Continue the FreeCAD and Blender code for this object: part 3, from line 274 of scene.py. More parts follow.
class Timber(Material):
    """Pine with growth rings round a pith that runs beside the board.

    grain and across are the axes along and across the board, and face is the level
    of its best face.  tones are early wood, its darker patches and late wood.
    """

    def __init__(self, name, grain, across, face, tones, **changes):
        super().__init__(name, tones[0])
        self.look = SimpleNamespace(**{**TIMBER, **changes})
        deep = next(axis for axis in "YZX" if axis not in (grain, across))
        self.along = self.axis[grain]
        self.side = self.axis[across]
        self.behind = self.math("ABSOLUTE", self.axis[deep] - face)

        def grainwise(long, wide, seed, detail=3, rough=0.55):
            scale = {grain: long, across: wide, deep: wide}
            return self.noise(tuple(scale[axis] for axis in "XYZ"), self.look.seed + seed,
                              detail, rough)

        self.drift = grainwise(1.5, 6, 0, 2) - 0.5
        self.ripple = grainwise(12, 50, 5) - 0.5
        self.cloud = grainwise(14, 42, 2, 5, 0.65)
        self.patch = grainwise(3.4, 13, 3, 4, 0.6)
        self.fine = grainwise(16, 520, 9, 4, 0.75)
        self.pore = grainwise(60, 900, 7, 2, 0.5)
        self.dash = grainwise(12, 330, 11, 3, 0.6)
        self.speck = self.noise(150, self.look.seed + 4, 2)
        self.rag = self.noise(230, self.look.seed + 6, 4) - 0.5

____

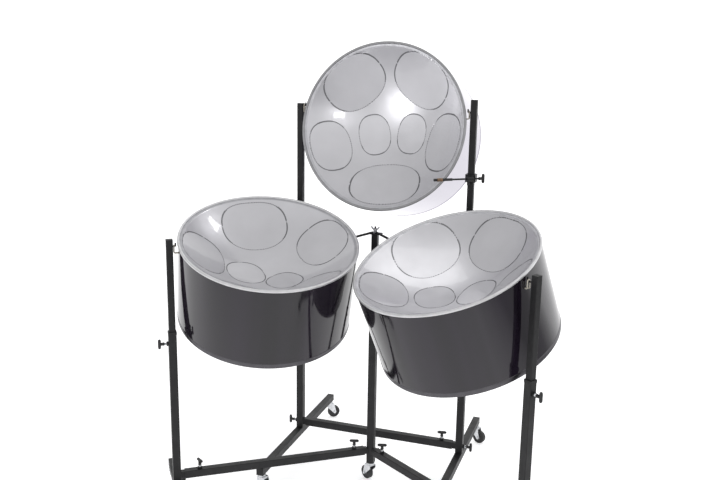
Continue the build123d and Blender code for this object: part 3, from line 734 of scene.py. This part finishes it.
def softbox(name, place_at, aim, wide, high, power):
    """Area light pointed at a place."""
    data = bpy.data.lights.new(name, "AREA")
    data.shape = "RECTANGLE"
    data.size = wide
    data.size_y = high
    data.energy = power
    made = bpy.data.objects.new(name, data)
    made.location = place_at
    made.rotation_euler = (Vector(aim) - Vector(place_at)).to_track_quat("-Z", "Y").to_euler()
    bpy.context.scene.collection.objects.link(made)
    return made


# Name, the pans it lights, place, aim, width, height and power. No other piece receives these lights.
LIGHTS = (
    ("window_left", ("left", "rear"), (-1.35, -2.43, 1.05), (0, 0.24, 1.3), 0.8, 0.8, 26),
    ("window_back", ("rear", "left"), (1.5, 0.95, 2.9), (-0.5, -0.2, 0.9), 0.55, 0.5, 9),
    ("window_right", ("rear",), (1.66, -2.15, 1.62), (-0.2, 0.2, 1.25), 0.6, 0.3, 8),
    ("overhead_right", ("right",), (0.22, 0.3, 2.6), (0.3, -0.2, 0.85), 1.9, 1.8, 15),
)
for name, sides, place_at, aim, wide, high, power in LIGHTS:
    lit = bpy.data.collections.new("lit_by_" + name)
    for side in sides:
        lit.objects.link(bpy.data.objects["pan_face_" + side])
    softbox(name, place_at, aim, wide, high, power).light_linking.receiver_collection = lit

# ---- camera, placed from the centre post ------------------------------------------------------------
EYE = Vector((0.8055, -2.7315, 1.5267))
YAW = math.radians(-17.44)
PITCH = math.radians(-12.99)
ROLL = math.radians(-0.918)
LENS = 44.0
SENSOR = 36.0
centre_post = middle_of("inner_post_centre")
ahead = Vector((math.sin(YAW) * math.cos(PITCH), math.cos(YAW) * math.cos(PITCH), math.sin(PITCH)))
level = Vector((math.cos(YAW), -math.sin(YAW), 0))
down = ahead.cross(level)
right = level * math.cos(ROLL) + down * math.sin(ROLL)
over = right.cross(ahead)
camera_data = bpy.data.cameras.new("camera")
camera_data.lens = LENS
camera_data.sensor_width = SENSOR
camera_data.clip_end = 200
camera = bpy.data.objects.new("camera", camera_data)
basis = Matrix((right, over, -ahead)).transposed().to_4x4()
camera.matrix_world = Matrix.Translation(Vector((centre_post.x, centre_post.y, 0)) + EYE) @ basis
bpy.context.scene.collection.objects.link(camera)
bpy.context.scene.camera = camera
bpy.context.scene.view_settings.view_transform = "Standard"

____

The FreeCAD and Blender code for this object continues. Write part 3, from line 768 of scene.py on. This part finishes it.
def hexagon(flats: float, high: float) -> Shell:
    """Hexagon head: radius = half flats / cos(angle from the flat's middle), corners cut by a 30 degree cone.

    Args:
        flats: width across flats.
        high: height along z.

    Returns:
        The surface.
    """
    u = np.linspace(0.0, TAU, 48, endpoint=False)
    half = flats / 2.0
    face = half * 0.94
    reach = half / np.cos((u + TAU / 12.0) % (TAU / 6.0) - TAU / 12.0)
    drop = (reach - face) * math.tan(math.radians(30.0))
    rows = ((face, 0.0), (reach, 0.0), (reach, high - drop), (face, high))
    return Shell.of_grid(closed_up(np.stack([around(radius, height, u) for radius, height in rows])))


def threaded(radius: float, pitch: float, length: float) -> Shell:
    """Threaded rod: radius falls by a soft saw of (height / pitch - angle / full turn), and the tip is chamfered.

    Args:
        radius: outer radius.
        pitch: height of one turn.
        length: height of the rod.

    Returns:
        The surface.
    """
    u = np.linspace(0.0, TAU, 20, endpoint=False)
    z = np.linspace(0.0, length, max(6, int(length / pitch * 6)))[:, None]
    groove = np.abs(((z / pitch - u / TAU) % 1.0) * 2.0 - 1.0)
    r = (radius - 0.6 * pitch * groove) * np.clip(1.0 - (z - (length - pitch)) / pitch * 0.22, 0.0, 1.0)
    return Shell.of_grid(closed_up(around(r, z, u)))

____

* **YOUR INSTRUCTIONS**:
The line with "Continue the FreeCAD" marks the start and the line with "beside the board." marks the end; transcribe every line in that stretch, unchanged.

* **COMPLETE OUTPUT**:
Continue the FreeCAD and Blender code for this object: part 3, from line 274 of scene.py. More parts follow.
class Timber(Material):
    """Pine with growth rings round a pith that runs beside the board.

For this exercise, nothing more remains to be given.